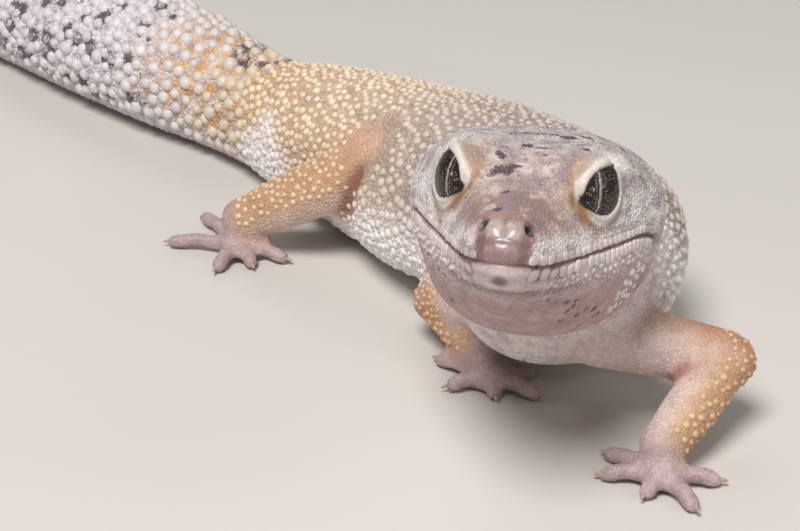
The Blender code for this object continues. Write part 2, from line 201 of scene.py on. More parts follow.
def as_mesh(name, points, triangles):
    mesh = bpy.data.meshes.new(name)
    mesh.vertices.add(len(points))
    set_points(mesh, points)
    mesh.loops.add(len(triangles) * 3)
    mesh.loops.foreach_set("vertex_index", triangles.astype(np.int32).ravel())
    mesh.polygons.add(len(triangles))
    mesh.polygons.foreach_set("loop_start", np.arange(len(triangles), dtype=np.int32) * 3)
    mesh.update(calc_edges=True)
    mesh.validate()
    mesh.shade_smooth()
    return new_object(name, mesh)


def give(piece, kind, **fields):
    """Attributes of a kind, each with a value for each of the piece's points."""
    member = {"FLOAT": "value", "FLOAT_VECTOR": "vector", "FLOAT_COLOR": "color"}[kind]
    for name, values in fields.items():
        if kind == "FLOAT_COLOR":
            values = np.concatenate((values, np.ones((len(values), 1))), axis=1)
        attribute = piece.data.attributes.new(name, kind, "POINT")
        attribute.data.foreach_set(member, np.ascontiguousarray(values, np.float32).ravel())


def rows_of(items, field, width, kind=np.int32):
    """A field of a mesh's points, edges, faces or corners, as rows of so many numbers."""
    values = np.empty(len(items) * width, kind)
    items.foreach_get(field, values)
    return values.reshape(-1, width)


def points_of(mesh):
    return rows_of(mesh.vertices, "co", 3, np.float32).astype(float) / MM


def triangles_of(mesh):
    return rows_of(mesh.polygons, "vertices", 3)


def edges_of(mesh):
    return rows_of(mesh.edges, "vertices", 2)


def relaxed(points, edges, weight, rounds):
    """Points drawn again and again towards the middle of their neighbours."""
    count = len(points)
    first, second = edges.T
    neighbours = np.bincount(edges.ravel(), minlength=count)[:, None]
    pull = 0.5 * weight[:, None]
    for _ in range(rounds):
        total = np.stack([
            np.bincount(first, points[second, k], count)
            + np.bincount(second, points[first, k], count)
            for k in range(points.shape[1])
        ], axis=1)
        points = points + pull * (total / neighbours - points)
    return points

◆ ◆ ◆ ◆

• [WORK TO BE COMPLETED]
Only the lines from the start of the data to the line holding "return new_object(name, mesh)" are wanted; return them exactly, both ends included.

• [ANSWER TO THIS TASK]
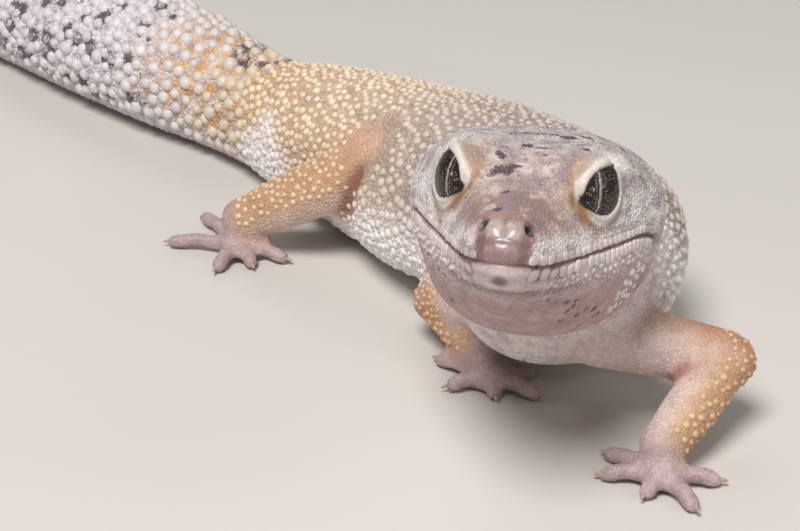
The Blender code for this object continues. Write part 2, from line 201 of scene.py on. More parts follow.
def as_mesh(name, points, triangles):
    mesh = bpy.data.meshes.new(name)
    mesh.vertices.add(len(points))
    set_points(mesh, points)
    mesh.loops.add(len(triangles) * 3)
    mesh.loops.foreach_set("vertex_index", triangles.astype(np.int32).ravel())
    mesh.polygons.add(len(triangles))
    mesh.polygons.foreach_set("loop_start", np.arange(len(triangles), dtype=np.int32) * 3)
    mesh.update(calc_edges=True)
    mesh.validate()
    mesh.shade_smooth()
    return new_object(name, mesh)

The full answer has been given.